More schools do this pls saying the pledge every morning is the most dystopian shit ever
No one forces you to do it lmao
^^^^^^
Lmaoo it’s literally unconstitutional to require kids to stand for the pledge. I don’t for multiple reasons and not only can no one can make me, but no one has even tried, besides just curiously asking me why. Like fuck no ones forcing you lol
“No ones forcing you you’ll just be in an incredibly awkward position, socially ostracized, and threatened by staff :/// no one’s holding a gun to your head though so it’s ok !!!!!!”
Shut up dumbasses
I mean, it’s nice you went to schools where they didn’t force you? ‘Cause… they’re forcing my son.
Literally. Every day. Threatening him, guilt-tripping him, trying to bribe him or shame him. I have been down to his school to talk to the administration multiple times over this. And EVERY SINGLE TIME I bring them the supreme court ruling on my phone and I remind them he has a constitutional right to NOT participate.

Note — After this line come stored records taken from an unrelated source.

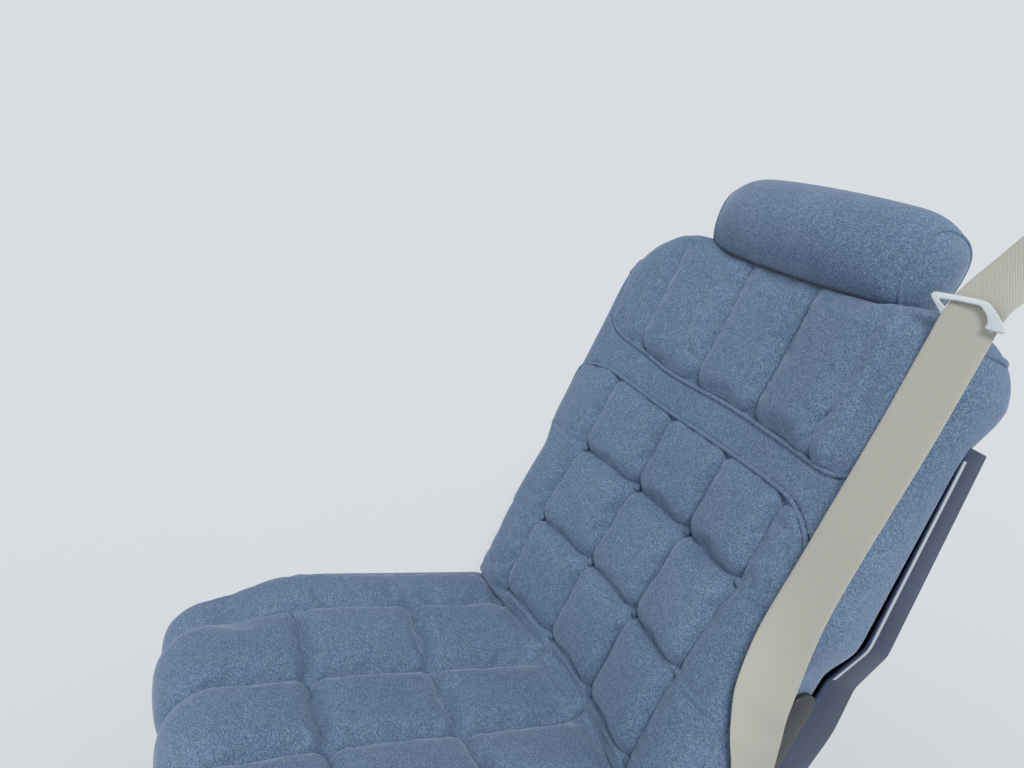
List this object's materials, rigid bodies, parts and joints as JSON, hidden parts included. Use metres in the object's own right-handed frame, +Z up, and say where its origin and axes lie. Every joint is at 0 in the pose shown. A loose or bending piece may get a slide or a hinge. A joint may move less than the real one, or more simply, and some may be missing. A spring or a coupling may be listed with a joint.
{
  "type": "front bucket seat of a luxury coupe",
  "caption": "Car front bucket seat in blue tufted velour with a pleated upper back, padded head rest, shoulder belt guide with webbing, moulded rear shell and floor rails.",
  "frame": {"origin": "On the floor, at the middle of the four floor bolts.", "axes": "+X towards the door, +Y towards the rear of the car, +Z up; the sitter faces -Y."},
  "size_m": [0.528, 0.7431, 0.8306],
  "materials": {
    "painted_steel": "satin",
    "plated_steel": "satin",
    "bright_trim": "gloss",
    "velour_plain": "matte",
    "velour_sewn": "matte",
    "navy_moulding": "satin",
    "black_plastic": "satin",
    "pale_plastic": "satin",
    "belt_weave": "matte"
  },
  "bodies": {
    "floor_rails": {"rail_fixed_inboard": "painted_steel", "rail_fixed_outboard": "painted_steel", "rail_foot_front_inboard": "painted_steel", "rail_foot_front_outboard": "painted_steel", "rail_foot_rear_inboard": "painted_steel", "rail_foot_rear_outboard": "painted_steel"},
    "seat_base": {"rail_sliding_inboard": "painted_steel", "rail_sliding_outboard": "painted_steel", "side_plate_inboard": "painted_steel", "side_plate_outboard": "painted_steel", "cross_tube_front": "painted_steel", "cross_tube_rear": "painted_steel", "hinge_bracket_inboard": "painted_steel", "hinge_bracket_outboard": "painted_steel", "hinge_cap_inboard": "navy_moulding", "hinge_cap_outboard": "navy_moulding", "cushion_pan": "painted_steel", "cushion_pad": "velour_plain", "cushion_insert": "velour_sewn", "side_cover_inboard": "navy_moulding", "side_cover_outboard": "navy_moulding", "slide_bar": "black_plastic"},
    "backrest": {"back_arm_inboard": "painted_steel", "back_arm_outboard": "painted_steel", "back_pad": "velour_plain", "back_insert_lower": "velour_sewn", "back_insert_upper": "velour_sewn", "back_shell": "navy_moulding", "shell_strip_inboard": "bright_trim", "shell_strip_outboard": "bright_trim", "fold_release": "bright_trim", "post_sleeve_inboard": "black_plastic", "post_sleeve_outboard": "black_plastic", "belt_guide": "pale_plastic", "belt_webbing": "belt_weave", "belt_anchor_top": "plated_steel", "belt_anchor_low": "plated_steel"},
    "head_rest": {"head_rest_pad": "velour_sewn", "rest_post_inboard": "plated_steel", "rest_post_outboard": "plated_steel"}
  },
  "joints": [
    {"name": "seat_slide", "type": "slide", "parent": "floor_rails", "child": "seat_base", "axis": [0, 1, 0], "range_m": [-0.07, 0.07]},
    {"name": "back_fold", "type": "hinge", "parent": "seat_base", "child": "backrest", "pos_m": [0, 0.16043, 0.23308], "axis": [1, 0, 0], "range_deg": [0, 45]},
    {"name": "head_rest_lift", "type": "slide", "parent": "backrest", "child": "head_rest", "axis": [0, 0.4848, 0.8746], "range_m": [0, 0.06]}
  ]
}
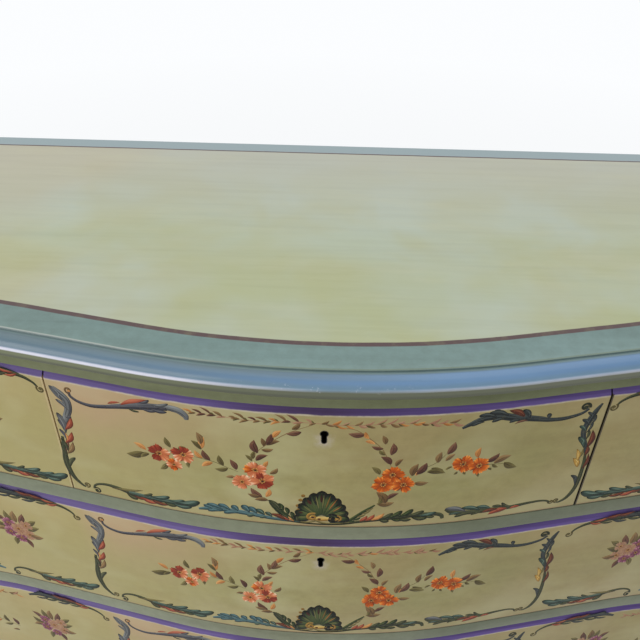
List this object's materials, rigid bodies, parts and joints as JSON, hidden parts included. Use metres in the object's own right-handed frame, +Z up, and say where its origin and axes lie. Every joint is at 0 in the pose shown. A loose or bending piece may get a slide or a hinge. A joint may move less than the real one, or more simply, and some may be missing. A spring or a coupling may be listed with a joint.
{
  "type": "dresser",
  "caption": "Serpentine-front painted dresser with short drawers over long drawers, a moulded top, canted corner posts and cabriole legs; each drawer slides and has a lock bolt.",
  "frame": {"origin": "centre of the footprint, on the floor", "axes": "+X to the right of someone who faces the drawers, +Y to the back, +Z up; the drawers open towards -Y"},
  "size_m": [1.83, 0.54, 0.86],
  "materials": {
    "painted_top": "glazed paint under satin varnish",
    "painted_rail": "glazed paint under satin varnish",
    "painted_case": "glazed paint under satin varnish",
    "painted_front": "glazed paint with hand-painted ornament under satin varnish",
    "raw_wood": "plain wood",
    "back_wood": "plain plywood",
    "lock_steel": "aged",
    "lock_brass": "aged"
  },
  "bodies": {
    "case": {"top": "painted_top", "top_rail": "painted_rail", "upper_rail": "painted_rail", "lower_rail": "painted_rail", "bottom_rail": "raw_wood", "apron": "painted_case", "side_panel_left": "painted_case", "side_panel_right": "painted_case", "front_leg_left": "painted_case", "front_leg_right": "painted_case", "rear_leg_left": "painted_case", "rear_leg_right": "painted_case", "partition_left": "raw_wood", "partition_right": "raw_wood", "back_panel": "back_wood", "top_back_rail": "raw_wood", "rear_cross_rails": "raw_wood", "case_bottom": "raw_wood", "drawer_runners": "raw_wood", "upper_dust_panels": "raw_wood", "lower_dust_panel": "raw_wood", "drawer_kickers": "raw_wood", "drawer_guides": "raw_wood", "drawer_stops": "raw_wood", "corner_blocks": "raw_wood"},
    "left_drawer": {"left_drawer_front": "painted_front", "left_drawer_side_left": "raw_wood", "left_drawer_side_right": "raw_wood", "left_drawer_back": "raw_wood", "left_drawer_bottom": "raw_wood", "left_drawer_lock_case": "lock_steel"},
    "left_drawer_bolt": {"left_drawer_lock_bolt": "lock_brass"},
    "centre_drawer": {"centre_drawer_front": "painted_front", "centre_drawer_side_left": "raw_wood", "centre_drawer_side_right": "raw_wood", "centre_drawer_back": "raw_wood", "centre_drawer_bottom": "raw_wood", "centre_drawer_lock_case": "lock_steel"},
    "centre_drawer_bolt": {"centre_drawer_lock_bolt": "lock_brass"},
    "right_drawer": {"right_drawer_front": "painted_front", "right_drawer_side_left": "raw_wood", "right_drawer_side_right": "raw_wood", "right_drawer_back": "raw_wood", "right_drawer_bottom": "raw_wood", "right_drawer_lock_case": "lock_steel"},
    "right_drawer_bolt": {"right_drawer_lock_bolt": "lock_brass"},
    "middle_drawer": {"middle_drawer_front": "painted_front", "middle_drawer_side_left": "raw_wood", "middle_drawer_side_right": "raw_wood", "middle_drawer_back": "raw_wood", "middle_drawer_bottom": "raw_wood", "middle_drawer_lock_case": "lock_steel"},
    "middle_drawer_bolt": {"middle_drawer_lock_bolt": "lock_brass"},
    "bottom_drawer": {"bottom_drawer_front": "painted_front", "bottom_drawer_side_left": "raw_wood", "bottom_drawer_side_right": "raw_wood", "bottom_drawer_back": "raw_wood", "bottom_drawer_bottom": "raw_wood", "bottom_drawer_lock_case": "lock_steel"},
    "bottom_drawer_bolt": {"bottom_drawer_lock_bolt": "lock_brass"}
  },
  "joints": [
    {"name": "left_drawer_slide", "type": "slide", "parent": "case", "child": "left_drawer", "axis": [0, -1, 0], "range_m": [0, 0.34]},
    {"name": "left_drawer_bolt_slide", "type": "slide", "parent": "left_drawer", "child": "left_drawer_bolt", "axis": [0, 0, 1], "range_m": [0, 0.008]},
    {"name": "centre_drawer_slide", "type": "slide", "parent": "case", "child": "centre_drawer", "axis": [0, -1, 0], "range_m": [0, 0.4]},
    {"name": "centre_drawer_bolt_slide", "type": "slide", "parent": "centre_drawer", "child": "centre_drawer_bolt", "axis": [0, 0, 1], "range_m": [0, 0.008]},
    {"name": "right_drawer_slide", "type": "slide", "parent": "case", "child": "right_drawer", "axis": [0, -1, 0], "range_m": [0, 0.34]},
    {"name": "right_drawer_bolt_slide", "type": "slide", "parent": "right_drawer", "child": "right_drawer_bolt", "axis": [0, 0, 1], "range_m": [0, 0.008]},
    {"name": "middle_drawer_slide", "type": "slide", "parent": "case", "child": "middle_drawer", "axis": [0, -1, 0], "range_m": [0, 0.34]},
    {"name": "middle_drawer_bolt_slide", "type": "slide", "parent": "middle_drawer", "child": "middle_drawer_bolt", "axis": [0, 0, 1], "range_m": [0, 0.008]},
    {"name": "bottom_drawer_slide", "type": "slide", "parent": "case", "child": "bottom_drawer", "axis": [0, -1, 0], "range_m": [0, 0.34]},
    {"name": "bottom_drawer_bolt_slide", "type": "slide", "parent": "bottom_drawer", "child": "bottom_drawer_bolt", "axis": [0, 0, 1], "range_m": [0, 0.008]}
  ]
}
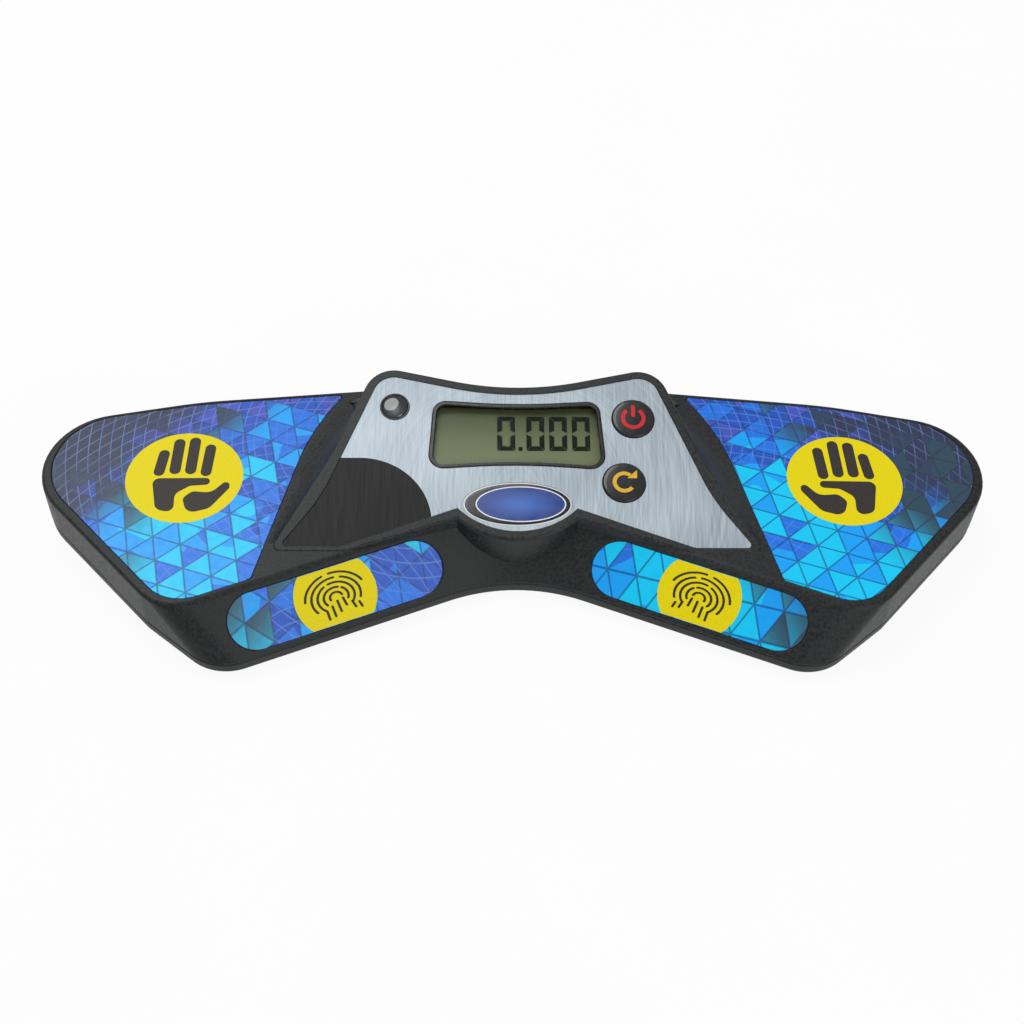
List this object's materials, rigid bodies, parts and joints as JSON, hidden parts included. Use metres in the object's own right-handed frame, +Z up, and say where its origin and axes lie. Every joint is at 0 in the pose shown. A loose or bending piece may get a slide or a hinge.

It never matters. They say “Oh, well, then he should just sit quietly” and I say THAT’S WHAT HE WAS DOING, and they say “Okay then.” And the next day he comes home and says, “Mom, today one of the teachers told me her son is in the army and I’m insulting her son by not standing for the pledge.”
This is an eleven-year-old they’re talking to this way. And he was the one who made this choice. He said he sees too much inequality in the world, and too many people in America are treated as sub-human, for him to want to chant ‘liberty and justice for all’ like it’s already happened. I didn’t make the decision for him. He said, “Do I HAVE to participate? Because I don’t think it’s right” and I said I’d support him whatever his decision was. And we’ve been fighting this guerrilla war with the administration ever since.
Just because something didn’t happen to you, specifically, doesn’t mean it doesn’t happen. How about you stop acting like your experiences are universal, all three of you up there.
THAAAAAAAAAAAAANK YOUUUUUUUUUU.
“lol you don’t have to participate” the fact that the practice specifically targets schoolchildren who are too young to know what they’re saying, regardless of whether the participation is voluntary or not (and it’s often not), is still pretty dystopian. They’re too young to pledge anything else by legal standards, we know that, and we’re taking advantage of it to make them swear loyalty oaths before they’re old enough to understand.
At my middle school, they always told us that we didn’t have to say the pledge, but we did need to stand out of respect. I never questioned it, and I chanted it monotonously along with everyone else.
Looking back, and especially if I were a middle schooler today, I wouldn’t have stood at all.